You Can Succeed, Too (Eizô Sugawa , 1964)

It's going to be difficult to top the opening night film at Japan Sings! The Japanese Musical Film at Japan Society. You Can Succeed, Too (Kimi mo shusse ga dekiru) is an absolute stunner, calling to mind Yasuzo Masumura's Giants and Toys, Frank Tashlin's Will Success Spoil Rock Hunter?, and Frank Loesser's How to Succeed in Business Without Really Trying and easily the equal of any of them. Concerning a tourist agancy's attempts to become more efficient like (their perception of) America, the film is most memorable for how it reprises several of its big musical numbers in more ironic contexts at later points in the narrative, especially the showstopping "In America" number available in a horrible Youtube clip below without subtitles (indeed, the print last night was shown with live subtitles). 

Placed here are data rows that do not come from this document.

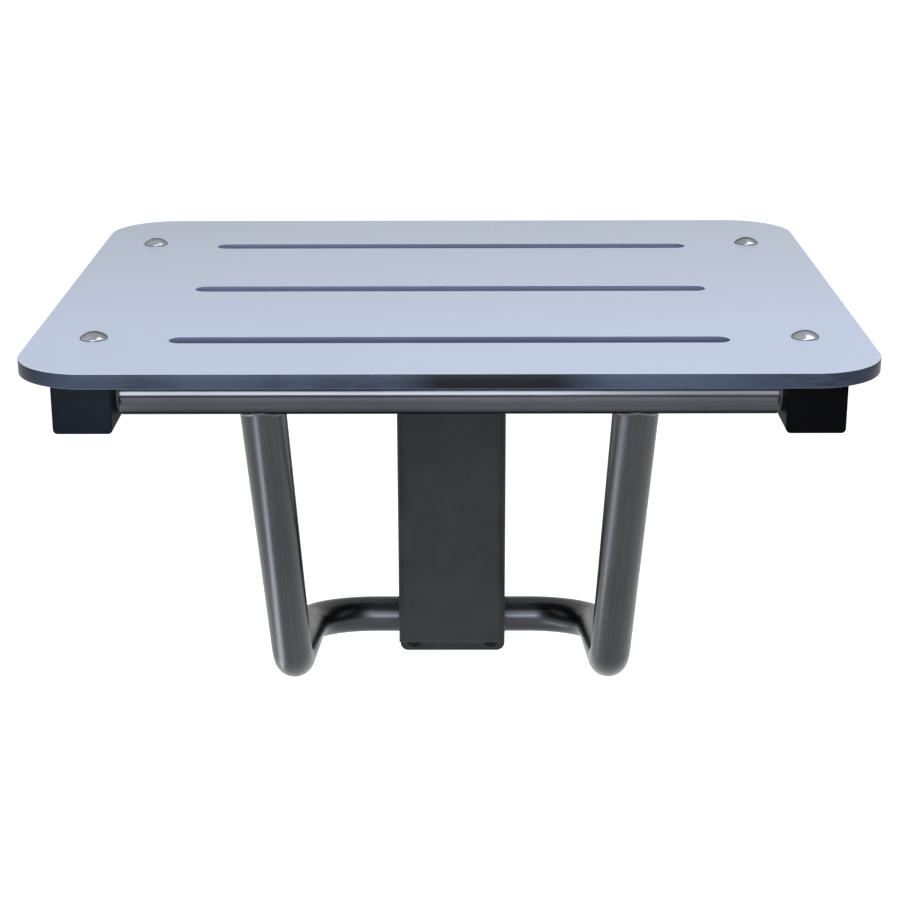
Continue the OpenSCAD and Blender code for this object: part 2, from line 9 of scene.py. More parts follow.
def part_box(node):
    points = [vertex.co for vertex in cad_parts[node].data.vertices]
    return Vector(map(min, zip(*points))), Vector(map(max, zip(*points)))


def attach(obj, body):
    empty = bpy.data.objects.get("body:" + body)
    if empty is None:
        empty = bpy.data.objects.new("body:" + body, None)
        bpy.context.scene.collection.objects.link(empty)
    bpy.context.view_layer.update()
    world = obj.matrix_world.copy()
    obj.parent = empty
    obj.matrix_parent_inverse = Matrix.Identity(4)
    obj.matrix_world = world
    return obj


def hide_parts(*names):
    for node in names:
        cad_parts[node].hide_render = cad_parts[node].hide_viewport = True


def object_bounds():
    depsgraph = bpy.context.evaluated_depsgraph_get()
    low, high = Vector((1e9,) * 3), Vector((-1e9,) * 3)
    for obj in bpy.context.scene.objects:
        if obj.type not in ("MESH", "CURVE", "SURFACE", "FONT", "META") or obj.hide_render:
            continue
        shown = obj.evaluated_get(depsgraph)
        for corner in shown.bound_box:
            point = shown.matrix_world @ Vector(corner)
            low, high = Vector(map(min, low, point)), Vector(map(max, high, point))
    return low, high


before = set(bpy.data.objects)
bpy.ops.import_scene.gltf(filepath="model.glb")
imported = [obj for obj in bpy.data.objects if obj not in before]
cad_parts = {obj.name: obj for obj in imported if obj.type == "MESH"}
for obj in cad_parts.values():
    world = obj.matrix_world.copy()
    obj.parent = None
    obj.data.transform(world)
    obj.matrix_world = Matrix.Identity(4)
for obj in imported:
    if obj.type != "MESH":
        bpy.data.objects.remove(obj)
cad_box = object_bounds()

MM = 0.001
FULL_TURN = 2 * math.pi
QUARTER_TURN = math.pi / 2
SIDEWAYS = Vector((1, 0, 0))


def box_of(node):
    """A node's low corner, high corner and middle."""
    low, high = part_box(node)
    return low, high, (low + high) / 2


# Camera of the photograph
CAMERA_PLACE = (0.0057, -1.3836, 0.4720)
CAMERA_PITCH = math.radians(18.386)
CAMERA_YAW = math.radians(0.297)
CAMERA_ROLL = math.radians(-0.168)
CAMERA_LENS_MM = 80
CAMERA_SENSOR_MM = 36
CAMERA_NEAR = 0.05
CAMERA_FAR = 60.0

# Studio
WHITE = (1.0, 1.0, 1.0)
FLOOR_DROP = 0.42
FLOOR_SIZE = 40.0
FLOOR_COLOR = (0.86, 0.86, 0.87)
FLOOR_GLOW = 0.62
ROOM_COLOR = (0.93, 0.96, 1.0)
ROOM_LIGHT = 0.52
WINDOW_COLOR = (0.84, 0.91, 1.0)

# Each lamp's place, the point that it faces, width, height, watts and colour
LAMPS = {
    "window_low": ((-0.36, -2.6, 0.29), (-0.2, 0.0, 0.2), 1.2, 0.66, 32, WINDOW_COLOR),
    "window_right": ((0.64, -2.6, 0.29), (0.2, 0.0, 0.2), 0.8, 0.66, 8, WINDOW_COLOR),
    "window_high": ((0.0, -2.2, 1.15), (0.0, 0.0, 0.0), 1.8, 0.7, 18, (0.88, 0.93, 1.0)),
    "overhead": ((1.1, -0.4, 2.1), (0.0, -0.2, 0.1), 1.6, 1.6, 21, (0.97, 0.98, 1.0)),
    "strip_low": ((-0.37, -0.275, -0.52), (-0.37, -0.275, 0.0), 0.12, 0.75, 1.9, (0.80, 0.89, 1.0)),
}

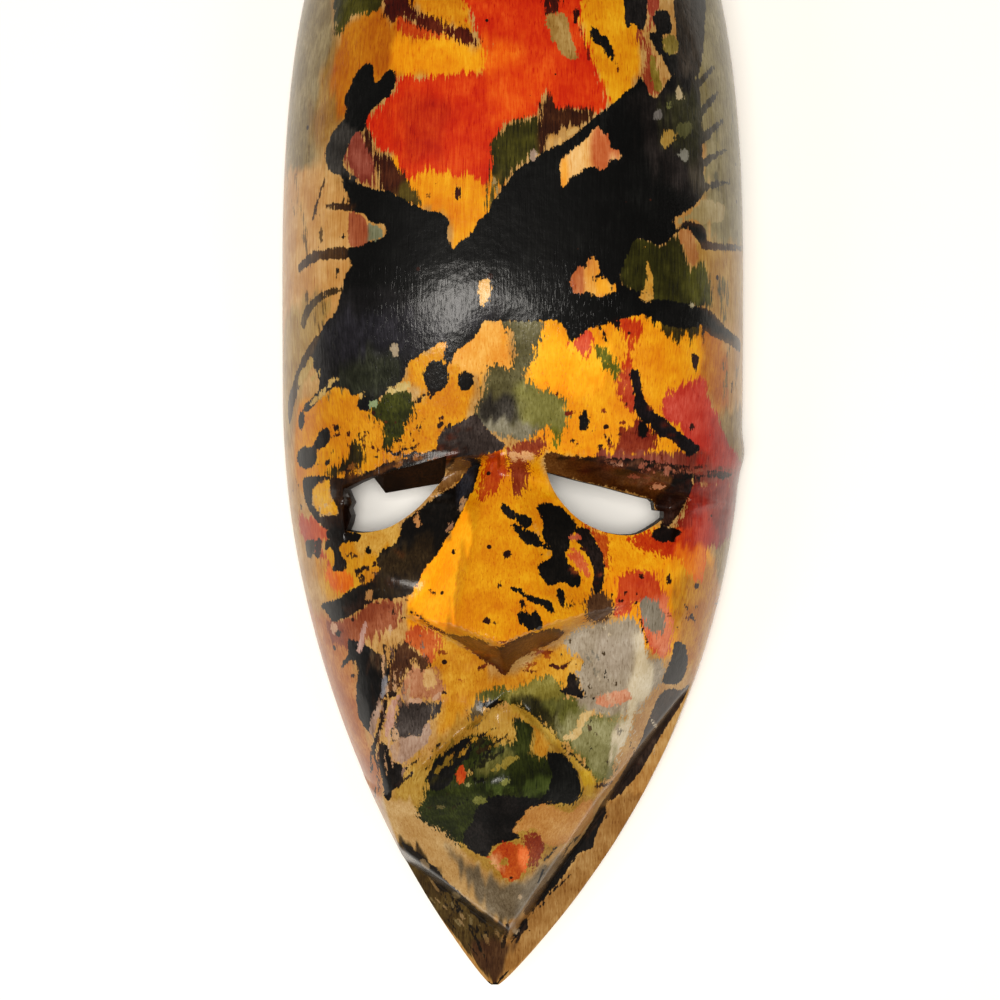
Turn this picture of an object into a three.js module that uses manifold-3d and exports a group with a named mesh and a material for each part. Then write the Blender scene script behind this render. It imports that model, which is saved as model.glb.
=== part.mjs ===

I cornered the curator, Michael Raine, Assistant Professor of Film Studies at Western University, Canada, after the film and he told me that the final number which takes place on a construction site was actually an American military base. But the filmmakers could get only a few shots since they were kicked off the site! So the scene quickly switches to hilariously fake studio sets. Raine suggests that these material conditions reflect the film's main theme - the need to, but ultimate impossibility of, emulating America. And it definitely serves as the film's hysterical moment, as per Geoffrey Nowell-Smith's "Minnelli and Melodrama," when realist representation breaks down to signal the film's inability to contain its own contradictions. Raine also told me he showed it to Miriam Hansen who loved it! You will too!!